ˈfolk song [folk song folk songs] BrE NAmE noun
1. a song in the traditional style of a country or community
2. a type of song that became popular in the US in the 1960s, played on a ↑guitar and often about political topics

Culture:
folk music and songs
Traditional British folk music has many different forms, including songs and ballads. Many folk songs relate to the lives of ordinary people in past centuries; others tell of famous love stories or celebrate nature. The verses may be sung by one voice alone, with the choruses sung by everyone present. Some folk songs are learned at school and are familiar to everyone, for example ↑Greensleeves, The ↑Ash Grove, ↑Green Grow the Rushes O and Auld Lang Syne, which is always sung at ↑New Year. In Wales and Ireland a ↑harp may sometimes be used to accompany the singing, but most songs are now accompanied by a guitar or piano.
A lot of instrumental folk musiccomes from Scotland and Ireland and ranges from laments on the ↑bagpipes to lively dance tunes. Most dance music is traditionally played on the fiddle (= violin). Irish folk bands usually have flutes, tin whistles, string instruments, pipes and a bodhrán (= an Irish drum).
American folk music was created by the combination of many folk styles brought to America by immigrants. Music helped keep alive the traditions and memories of people’s former homes. From the late 19th century many songs and tunes that had been passed down orally were collected together and written down. In America more than 10 000 old songs were collected by John and Alan Lomax, and in Britain Cecil Sharp (1859–1924) collected both songs and ↑folk dances. Such collections influenced major works by composers such as Vaughan Williams and Britten. Dvořák used American folk music in his symphony From the New World (1893), as did Copland in Appalachian Spring (1944).
In the US the ↑Carter Family helped make folk music popular again in the 1920s. By the 1950s the recording industry had made folk music commercially successful. This interest in folk music also led to folk clubs being established all over the US.

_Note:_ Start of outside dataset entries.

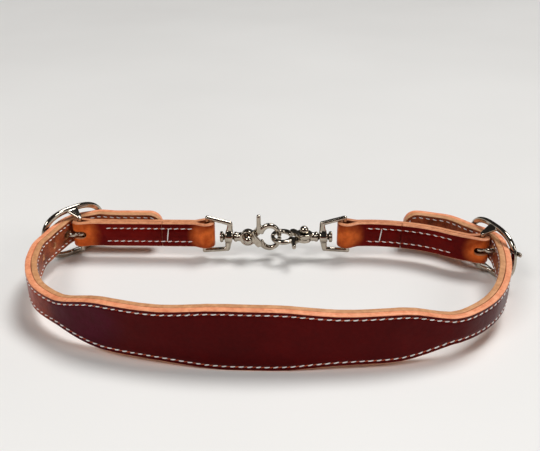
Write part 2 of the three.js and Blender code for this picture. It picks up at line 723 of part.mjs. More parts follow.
function snapBody() {
  const head = rod([STEM_HEAD_FACE - STEM_HEAD, 0, 0], [STEM_HEAD_FACE, 0, 0], STEM_HEAD_RADIUS, 16);
  const stem = rod([STEM_HEAD_FACE - 0.5, 0, 0], [NECK_FROM + 0.5, 0, 0], STEM_RADIUS, 16);
  const neck = rod([NECK_FROM, 0, 0], [NECK_TO, 0, 0], NECK_RADIUS, 16);
  const cheek = plate(cheekShape(-1), -CHEEK - GAP / 2, -GAP / 2);
  const jaw = plate(jawShape(-1), -JAW_WIRE / 2, JAW_WIRE / 2);
  const solid = joined(head, stem, neck, cheek, jaw);
  const triggerRoom = roomForDisc(TRIGGER_BOSS_RADIUS, -GAP / 2, BESIDE_CHEEKS);
  return toGeometry(without(solid, triggerRoom, rivetBore()));
}

function leverShape() {
  const middle = PIVOT_AT + LEVER_PAST_PIVOT;
  return new THREE.Shape([
    new THREE.Vector2(middle - LEVER_HALF, LEVER_ROOT),
    new THREE.Vector2(middle + LEVER_HALF + 0.7, LEVER_ROOT),
    new THREE.Vector2(middle + LEVER_HALF, LEVER_ROOT + 4.9),
    new THREE.Vector2(middle + LEVER_HALF, LEVER_TOP - 1),
    new THREE.Vector2(middle + LEVER_HALF - 0.8, LEVER_TOP),
    new THREE.Vector2(middle - LEVER_HALF + 0.8, LEVER_TOP),
    new THREE.Vector2(middle - LEVER_HALF, LEVER_TOP - 1),
  ]);
}

function snapTrigger() {
  const cheek = plate(cheekShape(1), GAP / 2, CHEEK + GAP / 2);
  const jaw = plate(jawShape(1), -JAW_WIRE / 2, JAW_WIRE / 2);
  const lever = plate(leverShape(), -JAW_WIRE / 2, JAW_WIRE / 2);
  const solid = joined(cheek, jaw, lever);
  const bossRoom = roomForDisc(BOSS_RADIUS, -BESIDE_CHEEKS, GAP / 2);
  const springPocket = rod([PIVOT_AT, -1, 0], [PIVOT_AT, POCKET_DEPTH, 0], POCKET_RADIUS, 20);
  return toGeometry(without(solid, bossRoom, rivetBore(), springPocket));
}

// The pivot: a shank, a ball head that is cut off flat on its cheek, and a peened tail.
function snapRivet() {
  const shank = rod([PIVOT_AT, -CHEEK - 1, 0], [PIVOT_AT, CHEEK + 1, 0], RIVET_RADIUS, 14);
  const headFace = CHEEK + GAP * 1.5;
  const ball = new THREE.SphereGeometry(BALL_RADIUS, 16, 8);
  ball.rotateX(Math.PI / 2);
  ball.translate(PIVOT_AT, -headFace - BALL_RADIUS * BALL_STAND, 0);
  const behindBall = block(0, FAR, -headFace, FAR, -FAR, FAR);
  const cap = without(toSolid(ball), behindBall);
  const tail = rod([PIVOT_AT, headFace, 0], [PIVOT_AT, headFace + TAIL_THICKNESS, 0], TAIL_RADIUS, 16);
  return toGeometry(cap.add(joined(shank, tail)));
}

class SpringPath extends THREE.Curve {
  getPoint(t) {
    const angle = Math.PI * (SPRING_FROM + SPRING_TURN * t);
    return new THREE.Vector3(PIVOT_AT + SPRING_RADIUS * Math.cos(angle),
      SPRING_START + SPRING_RISE * t, SPRING_RADIUS * Math.sin(angle));
  }
}

function triggerSpring() {
  const wire = new THREE.Shape();
  wire.absarc(0, 0, SPRING_WIRE / 2, 0, Math.PI * 2);
  return new THREE.ExtrudeGeometry(wire,
    { steps: 24, curveSegments: 3, bevelEnabled: false, extrudePath: new SpringPath() });
}

function snap(name, toWorld) {
  const group = new THREE.Group();
  group.add(node(`${name}_snap_body`, snapBody(), STEEL));
  group.add(node(`${name}_snap_trigger`, snapTrigger(), STEEL));
  group.add(node(`${name}_snap_rivet`, snapRivet(), STEEL));
  group.add(node(`${name}_trigger_spring`, triggerSpring(), SPRING_STEEL));
  group.applyMatrix4(toWorld);
  return group;
}

// The left snap has its jaws upright. The right one is the same piece, turned end for end and a
// quarter turn about its own axis, so the two noses link like two chain links.
const leftSnapPlace = new THREE.Matrix4().makeTranslation(LEFT_EYE_X, CLOSURE_Y, CLOSURE_HEIGHT);
const rightSnapPlace = new THREE.Matrix4().makeTranslation(RIGHT_EYE_X, CLOSURE_Y, CLOSURE_HEIGHT)
  .multiply(new THREE.Matrix4().makeBasis(
    new THREE.Vector3(-1, 0, 0), new THREE.Vector3(0, 0, -1), new THREE.Vector3(0, -1, 0)));

function snapEye(name, x, turn) {
  const eye = node(`${name}_snap_eye`, eyeLoop(), STEEL);
  eye.position.set(x, CLOSURE_Y, MID_HEIGHT - EYE_DROP);
  eye.rotation.set(0, THREE.MathUtils.degToRad(EYE_TILT), turn, 'ZYX');
  return eye;
}

// ---------------------------------------------------------------- assembly

const bodyHoles = [
  ...billetHoles(LEFT_BUCKLE), ...billetHoles(RIGHT_BUCKLE), ...seamTipHoles(),
];
const tugRoute = (place, between, eyeX) => [
  inPlan(place, 0, -BAR_DROP), ...between, [eyeX, CLOSURE_Y],
];
const leftTug = tugRoute(LEFT_BUCKLE, LEFT_TUG_MIDDLE, LEFT_EYE_X);
const rightTug = tugRoute(RIGHT_BUCKLE, RIGHT_TUG_MIDDLE, RIGHT_EYE_X);

const assembly = new THREE.Group();
assembly.add(node('body_outer', bodyLayer(GAP / 2, LAYER + GAP / 2, bodyHoles), OUTER_LEATHER));
assembly.add(node('body_lining', bodyLayer(-LAYER - GAP / 2, -GAP / 2, bodyHoles), LINING_LEATHER));
assembly.add(node('top_seam_thread', seamThread(1), WHITE_THREAD));
assembly.add(node('bottom_seam_thread', seamThread(-1), WHITE_THREAD));
assembly.add(...tugPieces('left', leftTug, LEFT_TUG_SEAM, 1));
assembly.add(...tugPieces('right', rightTug, RIGHT_TUG_SEAM, -1));
assembly.add(buckle('left', LEFT_BUCKLE));
assembly.add(buckle('right', RIGHT_BUCKLE));
assembly.add(snapEye('left', LEFT_EYE_X, 0));
assembly.add(snapEye('right', RIGHT_EYE_X, Math.PI));
assembly.add(snap('left', leftSnapPlace));
assembly.add(snap('right', rightSnapPlace));

// The origin is the middle of the footprint, on the surface that the strap stands on.
const box = new THREE.Box3().setFromObject(assembly, true);
const middle = box.getCenter(new THREE.Vector3());
assembly.position.set(-middle.x, -middle.y, -box.min.z);

const model = new THREE.Group();
model.add(assembly);
export default model;
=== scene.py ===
"""Visual model of a two-layer leather strap with two buckled tugs and two linked swivel snaps.

Lengths in this script are millimetres in the plan that the CAD is drawn in, and become metres in
the row frame when a mesh is made.
"""

import json
import random
from bisect import bisect_right
from math import copysign, cos, pi, radians, sin, sqrt, tan

import bmesh
import bpy
from mathutils import Matrix, Vector, noise


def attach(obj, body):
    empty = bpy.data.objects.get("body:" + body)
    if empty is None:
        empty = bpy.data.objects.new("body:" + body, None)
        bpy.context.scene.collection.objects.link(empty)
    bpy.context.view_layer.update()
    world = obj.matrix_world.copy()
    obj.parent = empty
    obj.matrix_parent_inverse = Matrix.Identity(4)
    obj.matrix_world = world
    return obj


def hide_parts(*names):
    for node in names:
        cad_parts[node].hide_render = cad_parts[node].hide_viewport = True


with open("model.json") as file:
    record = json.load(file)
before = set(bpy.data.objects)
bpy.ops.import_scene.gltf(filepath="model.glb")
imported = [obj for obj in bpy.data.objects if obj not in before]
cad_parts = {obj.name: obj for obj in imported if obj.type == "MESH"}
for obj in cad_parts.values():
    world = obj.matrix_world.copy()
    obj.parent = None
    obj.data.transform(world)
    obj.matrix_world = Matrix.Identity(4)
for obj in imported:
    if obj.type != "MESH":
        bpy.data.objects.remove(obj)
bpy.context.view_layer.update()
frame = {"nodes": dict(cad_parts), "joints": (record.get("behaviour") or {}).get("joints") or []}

MM = 0.001
NODES = frame["nodes"]
JOINTS = {joint["name"]: joint for joint in frame["joints"]}

# ---- the CAD's dimensions, in mm

GAP = 0.3
STRAP_WIDTH = 19.05
BODY_WIDTH = 41.6
MID_HEIGHT = BODY_WIDTH / 2
BILLET_WIDTH = 18.4
LAYER = 3.9
HOLE_PITCH = 19.05
HOLE_RADIUS = 2.3
WORN_HOLE_RADIUS = 2.8
HOLE_STRETCH = 1.6
HOLES_EACH_SIDE = 2
SEAM_INSET = 2.8
TUG_LAYER = 3.7
TUG_SEAM_INSET = 4.3
FRAME_LENGTH = 54.6
FRAME_HEIGHT = 39.4
FRAME_FOOT = 19.6
FRAME_SQUARENESS = 2.6
FRAME_RIM = 4.4
FRAME_THICKNESS = 3.2
BAR_DROP = 9.6
BAR_RADIUS = 1.6
BAR_REACH = 13.6
FOLD_PLAY = 0.4
BILLET_OUT = 1.2
BILLET_BEND = 20
BILLET_SLOPE = radians(25)
BEND_POINTS = (20, 14, 7.5, 0, -7.5, -14, -20)
HOLE_IN_USE = 10.8
TONGUE_THICKNESS = 2
TONGUE_HEIGHT = 3.4
TONGUE_PLAY = 0.8
TONGUE_CURL = 1.6
SLOT_LENGTH = 14.6
SLOT_HEIGHT = 6
SLOT_PAST_BAR = 4.9
EYE_LENGTH = 19.5
EYE_BAR_RADIUS = 1.5
EYE_PLAY = 1.6
EYE_TILT = 6
EYE_DROP = 0.6
STEM_RADIUS = 2.2
STEM_BORE = 3.1
STEM_HEAD_FACE = 12.9
NECK_FROM = 20.6
PIVOT_AT = 31.2
RING_AT = 47
SNAP_REACH = 56.2
JAW_HEIGHT = 22
JAW_WIRE = 3.4
BOSS_RADIUS = 6.1
TRIGGER_BOSS = 5.4
POCKET_RADIUS = 4.4
CHEEK = 3.1
RIVET_RADIUS = 1.5
BALL_RADIUS = 3.4
LEVER_TOP = 18
CLOSURE_Y = 140.5
CLOSURE_HEIGHT = 18
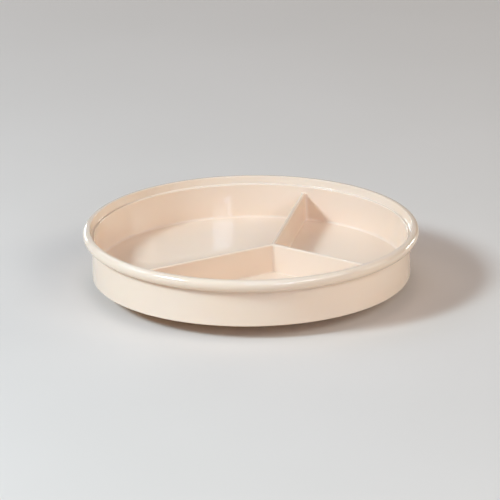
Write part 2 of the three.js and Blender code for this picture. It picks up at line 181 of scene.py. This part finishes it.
class Skin:
    """A mesh in the making. Points come in millimetres and are kept in metres."""

    def __init__(self):
        self.bm = bmesh.new()

    def ring(self, points):
        return [self.bm.verts.new(Vector(p) * MM) for p in points]

    def band(self, low, high, closed=True):
        """Quads between two rings of as many points."""
        count = len(low)
        for i in range(count if closed else count - 1):
            j = (i + 1) % count
            self.bm.faces.new((low[i], low[j], high[j], high[i]))

    def fan(self, ring, point):
        """Triangles from a ring to a new point."""
        tip = self.bm.verts.new(Vector(point) * MM)
        for i, vert in enumerate(ring):
            self.bm.faces.new((vert, ring[(i + 1) % len(ring)], tip))

    def lid(self, ring):
        """One flat face."""
        self.bm.faces.new(ring)

    def cover(self, ring, shares=(0.75, 0.5, 0.25)):
        """A flat floor inside a convex ring, in bands, so that no face is a long sliver."""
        centre = sum((v.co for v in ring), Vector()) / len(ring)
        outer = ring
        for share in shares:
            inner = [self.bm.verts.new(centre.lerp(v.co, share)) for v in ring]
            self.band(inner, outer)
            outer = inner
        self.fan(outer, centre / MM)

    def turned(self, profile, angles, closed=False):
        """The profile turned about Z; a point on the axis closes with a fan."""
        rings = []
        for r, z in profile:
            if r < TINY:
                rings.append((0, 0, z))
            else:
                rings.append(self.ring([polar(r, a, z) for a in angles]))
        pairs = list(zip(rings, rings[1:]))
        if closed:
            pairs.append((rings[-1], rings[0]))
        for low, high in pairs:
            if isinstance(low, tuple):
                self.fan(high, low)
            elif isinstance(high, tuple):
                self.fan(low, high)
            else:
                self.band(low, high)
        return rings

    def hoop(self, profile, count):
        """A closed profile turned about Z, with its corners rounded."""
        profile = supported(rounded(profile, closed=True), closed=True)
        return self.turned(profile, evenly(count), closed=True)

    def block(self, size, matrix, bevel):
        """A rounded bar as its own closed island."""
        made = bmesh.new()
        bmesh.ops.create_cube(made, size=1, matrix=matrix @ Matrix.Diagonal((*size, 1)))
        bmesh.ops.bevel(
            made, geom=list(made.edges), offset=bevel, segments=2, profile=0.5, affect="EDGES"
        )
        made.verts.ensure_lookup_table()
        copies = {v: self.bm.verts.new(v.co * MM) for v in made.verts}
        for face in made.faces:
            self.bm.faces.new([copies[v] for v in face.verts])
        made.free()

    def spoke(self, angle, start, end, width, bottom, height, bevel):
        """A rounded bar that runs outwards between two radii."""
        middle = Matrix.Translation(((start + end) / 2, 0, bottom + height / 2))
        place = Matrix.Rotation(angle, 4, "Z") @ middle
        self.block((end - start, width, height), place, bevel)

    def move(self, offset):
        bmesh.ops.translate(self.bm, verts=self.bm.verts, vec=offset * MM)

    def object(self, name):
        bmesh.ops.remove_doubles(self.bm, verts=self.bm.verts, dist=MERGE_DISTANCE)
        bmesh.ops.recalc_face_normals(self.bm, faces=self.bm.faces)
        mesh = bpy.data.meshes.new(name)
        self.bm.to_mesh(mesh)
        self.bm.free()
        return smooth_object(name, mesh, SHARP_ANGLE)


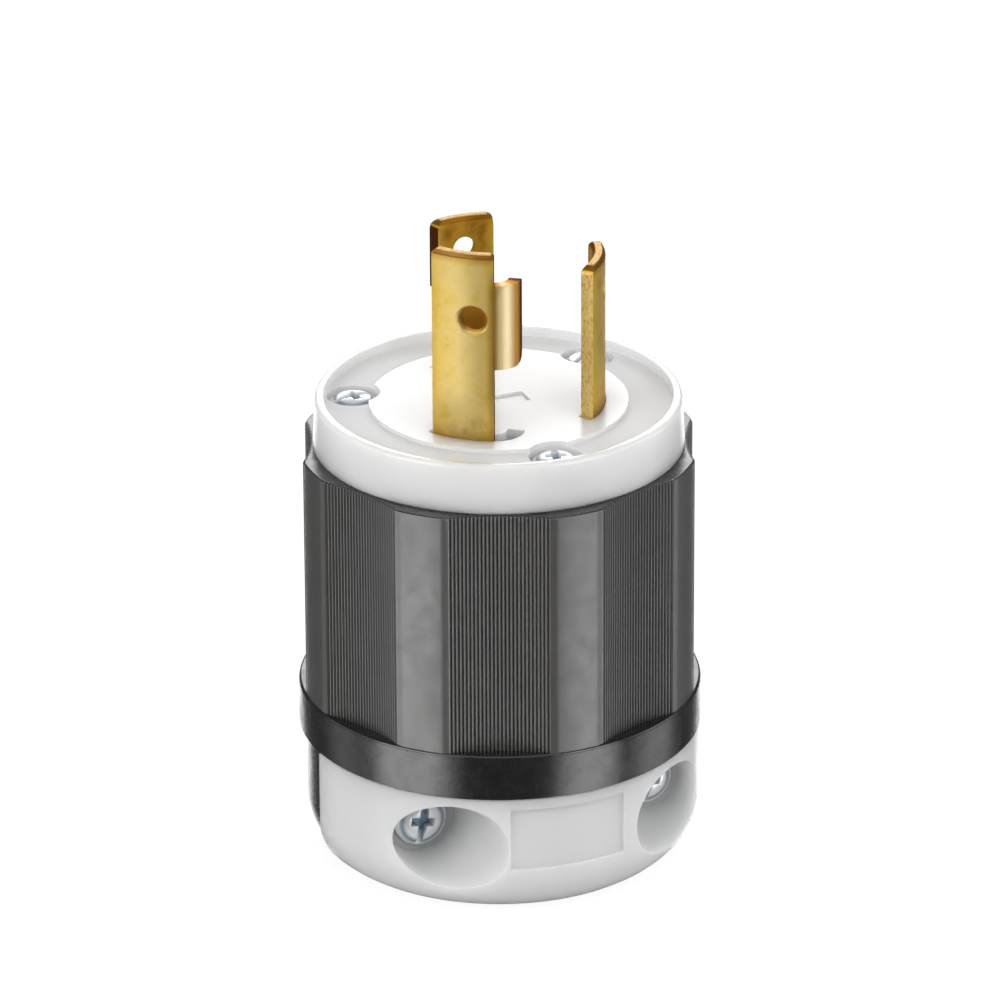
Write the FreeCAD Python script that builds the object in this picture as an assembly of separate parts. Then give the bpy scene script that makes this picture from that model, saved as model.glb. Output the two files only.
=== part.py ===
import FreeCAD, Part
import math
import os

# Locking power plug, standing on its cord end with the blades up.
# Millimetres. +Z runs along the axis towards the blades, z = 0 is the cord end,
# and -Y is the side of the removable half of the cord clamp.

V = FreeCAD.Vector
UP = V(0, 0, 1)
FRONT = V(0, -1, 0)
BACK = V(0, 1, 0)

# Heights of the main levels
base_height = 17.2
band_height = 6.0
grip_height = 31.8
face_thickness = 5.6
band_top = base_height + band_height
shell_top = band_top + grip_height
face_top = shell_top + face_thickness

# Named clearances
moulded_gap = 0.2
slip_gap = 0.1
thread_gap = 0.05
shadow_gap = 0.1
block_gap = 0.3

# How far a cutting tool runs past the surface that it opens
past = 1.0

# Outer shell: eight smooth lobes with eight ribbed hollow flutes between them
band_radius = 25.4
band_edge_chamfer = 0.4
lobe_inset = 0.25
lobe_radius = band_radius - lobe_inset
lobe_count = 8
lobe_angle = 16.2
flute_depth = 1.5
flute_floor_radius = lobe_radius - flute_depth
ribs_per_flute = 24
rib_height = 0.28
rib_side_margin = 0.3
shell_wall = 2.4
shell_bore_radius = flute_floor_radius - shell_wall
throat_height = 3.4
throat_slope = 7.0
throat_top = base_height + throat_height
bore_floor = throat_top + throat_slope

# Cord grip: passage, gripping ridges and the rounded cord end
cord_radius = 10.0
ridge_height = 1.0
ridge_width = 2.4
ridge_count = 3
first_ridge = 3.6
ridge_pitch = 4.9
base_round = 7.5
clamp_inset = 0.1
clamp_radius = band_radius - clamp_inset
rear_half_inset = 0.95
rear_half_radius = band_radius - rear_half_inset
split_offset = 1.3
split_gap = 0.4
clamp_face = -split_offset - split_gap / 2
rear_face = -split_offset + split_gap / 2

# Clamp screws, their scoops and their captive nuts
clamp_screw_inset = 5.4
clamp_screw_offset = cord_radius + clamp_screw_inset
clamp_screw_level = 10.2
clamp_wall = 8.3
clamp_seat = clamp_face - clamp_wall
clamp_head_radius = 3.25
clamp_head_height = 2.2
clamp_shank_radius = 2.0
clamp_screw_length = 19.0
clamp_screw_spin = 80.0
scoop_step_gap = 0.35
scoop_step_radius = clamp_head_radius + scoop_step_gap
scoop_step_depth = 1.0
scoop_shelf = 0.7
scoop_radius = scoop_step_radius + scoop_shelf
scoop_flare = 9.0
nut_across_flats = 7.0
nut_thickness = 3.0
label_recess_width = 15.2
label_recess_shift = -0.9
label_recess_low = 7.5
label_recess_height = 8.3
label_recess_depth = 0.5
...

In the 1960s other styles developed, including the bluegrass of Bill Monroe and the country music of Hank ↑Williams. The most important was folk rock which combined traditional folk music with features of rock and pop. The US created urban folk music which used the problems of cities as subjects for folk songs. By the 1960s, folk music was being used to encourage social change and it became the music of ↑hippies and the ↑civil rights movement. A new generation of singer-songwriters emerged, including Joan Baez, Bob Dylan, Richard Thompson and Dick Gaughan. Folk festivals were popular. In 1963, just before the ↑Vietnam War, performers at the Newport, Rhode Island, festival included Bob Dylan, Pete Seeger, and Peter, Paul and Mary. They attacked the prejudices of society and the violence of war in songs such as Blowin’ in the Wind, The Times They Are a Changin’ and If I Had a Hammer.
Folk music is still very popular. In Britain folk festivals are held regularly and many towns still have a folk club for amateur singers and musicians.